The unaccountable behavior of the political elites legitimates the non-abidance of the law by simple citizens, and the distance between formal institutions (rule of law) and informal ones (real practices) often grows in democratic transitions. So it is not a matter of just organizing a campaign to tell people corruption is bad and protestant values good –it is an enormously complicated game of playing incentives and disincentives for both elites and ordinary people to increase the social value of ethical universalism.
– To what extent can organizations work with governments to combat corruption in your country? What are the obstacles to greater cooperation?
Alina Mungiu-Pippidi: Once again, in regimes where corruption is systemic so that everyone is somehow involved – government and law enforcement agencies for sure – the utility of working with the government is dubious. Rather I would recommend working with political parties. Anticorruption is a favorite campaign theme. If parties are given credit for being cleaner than other parties they might have an electoral gain. This is a serious incentive we can play with.

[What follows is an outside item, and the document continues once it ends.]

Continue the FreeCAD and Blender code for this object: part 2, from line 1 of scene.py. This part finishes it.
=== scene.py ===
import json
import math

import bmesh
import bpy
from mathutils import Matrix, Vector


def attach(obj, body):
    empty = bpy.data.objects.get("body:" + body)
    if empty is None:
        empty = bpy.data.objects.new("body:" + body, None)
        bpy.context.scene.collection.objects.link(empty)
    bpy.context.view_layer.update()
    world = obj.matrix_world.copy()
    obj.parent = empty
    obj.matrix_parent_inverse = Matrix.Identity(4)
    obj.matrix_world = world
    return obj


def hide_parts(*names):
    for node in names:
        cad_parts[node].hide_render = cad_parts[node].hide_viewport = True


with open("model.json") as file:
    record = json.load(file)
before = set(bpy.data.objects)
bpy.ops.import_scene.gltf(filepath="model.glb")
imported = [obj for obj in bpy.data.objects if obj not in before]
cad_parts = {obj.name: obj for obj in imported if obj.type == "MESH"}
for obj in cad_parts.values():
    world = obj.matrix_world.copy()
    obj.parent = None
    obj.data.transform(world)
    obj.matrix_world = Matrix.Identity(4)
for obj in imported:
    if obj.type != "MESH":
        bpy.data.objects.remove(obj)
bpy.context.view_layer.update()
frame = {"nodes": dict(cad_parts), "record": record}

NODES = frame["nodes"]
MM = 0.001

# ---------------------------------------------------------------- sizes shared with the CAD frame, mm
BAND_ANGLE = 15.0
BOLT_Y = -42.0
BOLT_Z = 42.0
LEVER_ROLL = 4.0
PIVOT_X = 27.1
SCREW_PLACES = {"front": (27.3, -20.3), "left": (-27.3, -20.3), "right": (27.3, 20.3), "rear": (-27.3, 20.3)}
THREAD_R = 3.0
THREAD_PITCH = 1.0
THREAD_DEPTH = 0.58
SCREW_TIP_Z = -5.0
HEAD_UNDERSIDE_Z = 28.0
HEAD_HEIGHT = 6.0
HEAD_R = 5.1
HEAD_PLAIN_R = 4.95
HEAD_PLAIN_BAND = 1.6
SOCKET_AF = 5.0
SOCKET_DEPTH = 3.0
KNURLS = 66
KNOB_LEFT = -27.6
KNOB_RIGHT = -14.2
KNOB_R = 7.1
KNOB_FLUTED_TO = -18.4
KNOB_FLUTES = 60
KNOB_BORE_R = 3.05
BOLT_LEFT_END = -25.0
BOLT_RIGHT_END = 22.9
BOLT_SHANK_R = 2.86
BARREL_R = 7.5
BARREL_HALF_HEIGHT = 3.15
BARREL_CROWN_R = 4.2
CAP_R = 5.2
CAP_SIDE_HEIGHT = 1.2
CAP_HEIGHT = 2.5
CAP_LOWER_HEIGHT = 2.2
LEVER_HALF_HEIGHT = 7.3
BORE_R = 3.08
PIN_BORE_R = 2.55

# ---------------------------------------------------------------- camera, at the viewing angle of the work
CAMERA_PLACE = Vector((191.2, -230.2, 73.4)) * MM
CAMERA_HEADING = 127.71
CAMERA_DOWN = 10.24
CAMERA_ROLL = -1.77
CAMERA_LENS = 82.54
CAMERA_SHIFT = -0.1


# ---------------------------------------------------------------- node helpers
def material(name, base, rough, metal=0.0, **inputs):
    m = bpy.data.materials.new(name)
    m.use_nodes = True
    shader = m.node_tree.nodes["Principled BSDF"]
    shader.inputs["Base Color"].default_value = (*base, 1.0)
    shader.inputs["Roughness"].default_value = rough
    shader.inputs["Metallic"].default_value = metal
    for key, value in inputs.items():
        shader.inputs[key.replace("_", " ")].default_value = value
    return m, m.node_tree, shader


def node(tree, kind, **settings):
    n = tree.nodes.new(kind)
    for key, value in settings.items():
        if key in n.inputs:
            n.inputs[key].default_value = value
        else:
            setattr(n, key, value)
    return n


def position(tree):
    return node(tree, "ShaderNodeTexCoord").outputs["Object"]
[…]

Of course, you can also try to incentivize the public sector. For instance, I designed a questionnaire to evaluate integrity in education, resulting in a top of the most corrupted (equally of the most clean) higher education state institutions. As nobody wanted to be rated among the most corrupt, they were forced to cooperate. But the same instrument would have been completely inefficient had I just handed the questionnaire to them for self-evaluation, as I was asked by an international organization later. I am happy to give the methodology to anyone, but I must warn people that self-assessment loses a key ingredient of effectiveness, the public competition for integrity. Of course, such a campaign for clean universities also makes people highly aware of corruption in universities. But its chief goals are more ambitious: to raise the cost of corruption for a given university by this public exposure.
Corruption is rational behavior in weak institutional settings: our job is to make people pay more and earn less, and then they will change their behavior. Or, in other cases, to equalize access, because many people bribe in particularistic societies because they do not belong to the groups who enjoy a particular access. Flooding them in posters who ask them not to bribe would be plainly ridiculous: you first have to solve their access problem.

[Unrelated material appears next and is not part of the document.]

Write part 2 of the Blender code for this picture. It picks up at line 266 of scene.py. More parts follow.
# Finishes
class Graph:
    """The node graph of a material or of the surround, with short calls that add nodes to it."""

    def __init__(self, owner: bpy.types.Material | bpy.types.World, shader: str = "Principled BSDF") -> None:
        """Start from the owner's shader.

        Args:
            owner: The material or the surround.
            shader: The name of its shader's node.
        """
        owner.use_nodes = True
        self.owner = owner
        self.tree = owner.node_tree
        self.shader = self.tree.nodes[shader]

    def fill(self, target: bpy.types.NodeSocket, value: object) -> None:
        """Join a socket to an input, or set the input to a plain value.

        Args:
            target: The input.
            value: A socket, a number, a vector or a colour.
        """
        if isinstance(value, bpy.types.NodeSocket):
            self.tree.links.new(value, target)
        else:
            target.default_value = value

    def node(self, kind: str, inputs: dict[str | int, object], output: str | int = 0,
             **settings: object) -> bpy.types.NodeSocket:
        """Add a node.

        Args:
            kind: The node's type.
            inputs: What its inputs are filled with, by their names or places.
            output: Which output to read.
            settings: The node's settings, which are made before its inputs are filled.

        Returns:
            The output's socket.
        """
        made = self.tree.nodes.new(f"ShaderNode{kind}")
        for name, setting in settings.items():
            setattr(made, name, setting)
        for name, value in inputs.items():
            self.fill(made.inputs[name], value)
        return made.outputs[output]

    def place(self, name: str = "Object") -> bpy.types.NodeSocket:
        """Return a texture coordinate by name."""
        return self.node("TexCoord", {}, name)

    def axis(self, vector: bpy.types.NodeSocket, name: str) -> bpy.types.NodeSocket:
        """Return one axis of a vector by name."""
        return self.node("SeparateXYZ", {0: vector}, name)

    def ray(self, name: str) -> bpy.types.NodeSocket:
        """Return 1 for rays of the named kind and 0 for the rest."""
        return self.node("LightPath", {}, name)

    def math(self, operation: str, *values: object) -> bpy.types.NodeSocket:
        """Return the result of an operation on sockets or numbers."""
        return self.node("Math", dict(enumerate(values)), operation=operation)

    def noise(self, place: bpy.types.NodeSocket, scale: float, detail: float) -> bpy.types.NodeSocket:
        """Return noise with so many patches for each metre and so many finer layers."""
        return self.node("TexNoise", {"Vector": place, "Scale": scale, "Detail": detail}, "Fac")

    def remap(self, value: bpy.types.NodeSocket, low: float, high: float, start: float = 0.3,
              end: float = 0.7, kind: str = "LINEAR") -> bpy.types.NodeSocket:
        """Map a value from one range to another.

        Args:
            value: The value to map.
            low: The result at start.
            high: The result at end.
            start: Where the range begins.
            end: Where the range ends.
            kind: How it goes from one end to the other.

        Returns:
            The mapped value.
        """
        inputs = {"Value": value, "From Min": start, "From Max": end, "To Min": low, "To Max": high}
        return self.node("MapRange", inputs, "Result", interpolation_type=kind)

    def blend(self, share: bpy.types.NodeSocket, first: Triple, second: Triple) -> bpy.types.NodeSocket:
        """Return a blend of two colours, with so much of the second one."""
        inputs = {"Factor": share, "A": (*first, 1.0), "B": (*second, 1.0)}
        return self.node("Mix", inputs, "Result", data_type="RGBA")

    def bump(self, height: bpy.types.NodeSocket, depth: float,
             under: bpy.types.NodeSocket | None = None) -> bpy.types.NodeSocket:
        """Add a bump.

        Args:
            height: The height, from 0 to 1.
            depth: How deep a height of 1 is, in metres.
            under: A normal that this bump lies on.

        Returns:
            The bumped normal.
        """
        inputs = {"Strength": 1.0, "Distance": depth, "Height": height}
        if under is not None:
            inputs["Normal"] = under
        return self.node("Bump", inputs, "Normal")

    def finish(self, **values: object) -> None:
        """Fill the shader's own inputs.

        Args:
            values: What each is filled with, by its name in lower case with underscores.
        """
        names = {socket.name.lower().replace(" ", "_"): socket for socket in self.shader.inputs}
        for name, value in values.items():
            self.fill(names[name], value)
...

– To what extent have organizations exchanged ideas or strategies for combating corruption with those in other countries? Have approaches in other countries proved useful?
Alina Mungiu-Pippidi: As I am working at this toolbox for East Central Europe I hope I can put out some best practices out there and share them widely. But there have been exchanges and programs diffusing from one country to another, thanks to organizations like NED or Open Society Foundations. People are out there looking for solutions, and they find one another if they need to. I am always open to help anyone with the strategy part – where is the institutional key to change- but the chief effort is domestic: building grassroots coalitions like in any serious civil society work, and this is the business of domestic drivers of change, no one else can do this on your behalf.